### What you are asked to do:
Give back all the data exactly, line by line.

### Supplied information:
········

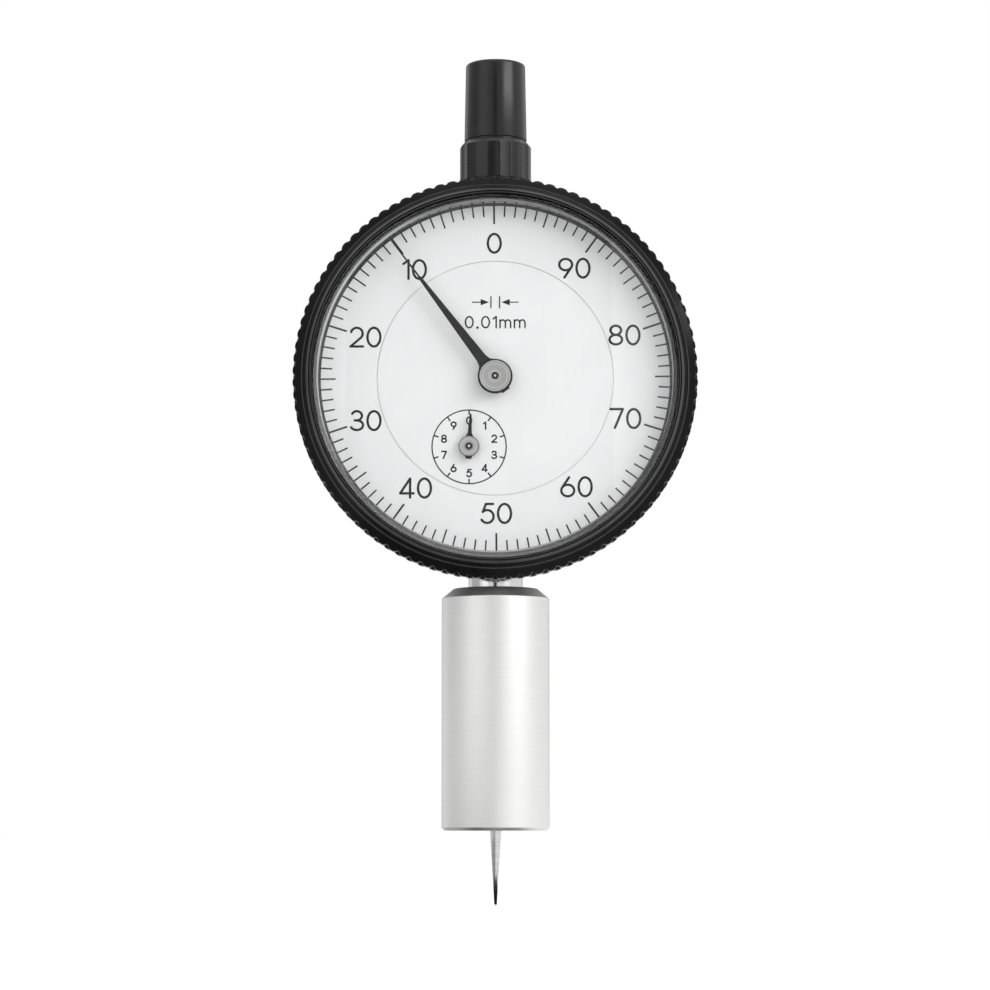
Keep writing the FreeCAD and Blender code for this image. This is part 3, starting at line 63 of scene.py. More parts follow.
# Places taken from the frame
CRYSTAL_LOW, CRYSTAL_HIGH = span("crystal")
BEZEL_LOW, BEZEL_HIGH = span("bezel_ring")
INNER_DIAL_HIGH = span("inner_dial")[1]
BASE_HIGH = span("reference_base")[1]
CAP_LOW, CAP_HIGH = span("spindle_cap")
NEEDLE_LOW, NEEDLE_HIGH = span("needle_point")
LONG_HUB_LOW, LONG_HUB_HIGH = span("long_hand_hub")
SMALL_HUB_LOW, SMALL_HUB_HIGH = span("small_hand_hub")
SCREW_LOW, SCREW_HIGH = span("base_clamp_screw")
STEM_LOW = span("stem")[0]
POST_LOW, POST_HIGH = span("spring_post")
PIN_LOW, PIN_HIGH = span("guide_pin")
DIAL_CENTRE = (0.0, (CRYSTAL_LOW.z + CRYSTAL_HIGH.z) / 2)
SUB_CENTRE = (
    (SMALL_HUB_LOW.x + SMALL_HUB_HIGH.x) / 2,
    (SMALL_HUB_LOW.z + SMALL_HUB_HIGH.z) / 2,
)
CRYSTAL_RADIUS = CRYSTAL_HIGH.z - DIAL_CENTRE[1]
CRYSTAL_FRONT = CRYSTAL_LOW.y
DIAL_FACE = CRYSTAL_HIGH.y
BEZEL_RADIUS = BEZEL_HIGH.z - DIAL_CENTRE[1]
BEZEL_FRONT = BEZEL_LOW.y
BEZEL_BACK = BEZEL_HIGH.y
INNER_DIAL_RADIUS = INNER_DIAL_HIGH.x
BASE_RADIUS = BASE_HIGH.x
BASE_TOP = BASE_HIGH.z
FLOOR_HEIGHT = NEEDLE_LOW.z

# Reference base and needle
BASE_SHOULDER_WIDTH = 1.7
BASE_SHOULDER_HEIGHT = 1.45
BASE_EDGE = 0.45
BASE_FLOOR = 4.0
BASE_NEEDLE_HOLE_RADIUS = 1.15
BASE_WELL_RADIUS = 2.9
BASE_GRIP_RADIUS = 4.01
CLAMP_HOLE_GAP = 0.03
NEEDLE_RADIUS = 0.85
NEEDLE_TIP_RADIUS = 0.2
NEEDLE_HEAD_RADIUS = 1.8
NEEDLE_HEAD_LOW = 6.5
NEEDLE_HEAD_TOP = 8.5
NEEDLE_THREAD_RADIUS = 1.25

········

### Full answer:
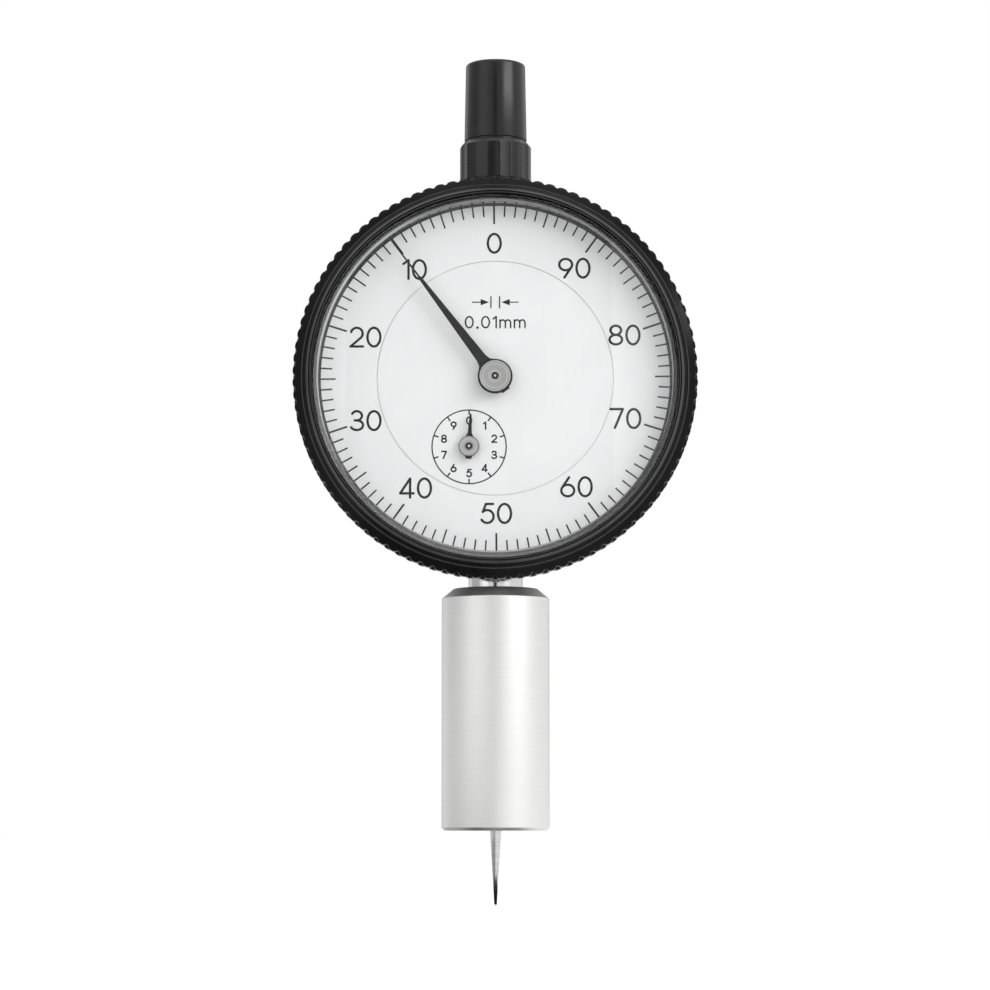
Keep writing the FreeCAD and Blender code for this image. This is part 3, starting at line 63 of scene.py. More parts follow.
# Places taken from the frame
CRYSTAL_LOW, CRYSTAL_HIGH = span("crystal")
BEZEL_LOW, BEZEL_HIGH = span("bezel_ring")
INNER_DIAL_HIGH = span("inner_dial")[1]
BASE_HIGH = span("reference_base")[1]
CAP_LOW, CAP_HIGH = span("spindle_cap")
NEEDLE_LOW, NEEDLE_HIGH = span("needle_point")
LONG_HUB_LOW, LONG_HUB_HIGH = span("long_hand_hub")
SMALL_HUB_LOW, SMALL_HUB_HIGH = span("small_hand_hub")
SCREW_LOW, SCREW_HIGH = span("base_clamp_screw")
STEM_LOW = span("stem")[0]
POST_LOW, POST_HIGH = span("spring_post")
PIN_LOW, PIN_HIGH = span("guide_pin")
DIAL_CENTRE = (0.0, (CRYSTAL_LOW.z + CRYSTAL_HIGH.z) / 2)
SUB_CENTRE = (
    (SMALL_HUB_LOW.x + SMALL_HUB_HIGH.x) / 2,
    (SMALL_HUB_LOW.z + SMALL_HUB_HIGH.z) / 2,
)
CRYSTAL_RADIUS = CRYSTAL_HIGH.z - DIAL_CENTRE[1]
CRYSTAL_FRONT = CRYSTAL_LOW.y
DIAL_FACE = CRYSTAL_HIGH.y
BEZEL_RADIUS = BEZEL_HIGH.z - DIAL_CENTRE[1]
BEZEL_FRONT = BEZEL_LOW.y
BEZEL_BACK = BEZEL_HIGH.y
INNER_DIAL_RADIUS = INNER_DIAL_HIGH.x
BASE_RADIUS = BASE_HIGH.x
BASE_TOP = BASE_HIGH.z
FLOOR_HEIGHT = NEEDLE_LOW.z

# Reference base and needle
BASE_SHOULDER_WIDTH = 1.7
BASE_SHOULDER_HEIGHT = 1.45
BASE_EDGE = 0.45
BASE_FLOOR = 4.0
BASE_NEEDLE_HOLE_RADIUS = 1.15
BASE_WELL_RADIUS = 2.9
BASE_GRIP_RADIUS = 4.01
CLAMP_HOLE_GAP = 0.03
NEEDLE_RADIUS = 0.85
NEEDLE_TIP_RADIUS = 0.2
NEEDLE_HEAD_RADIUS = 1.8
NEEDLE_HEAD_LOW = 6.5
NEEDLE_HEAD_TOP = 8.5
NEEDLE_THREAD_RADIUS = 1.25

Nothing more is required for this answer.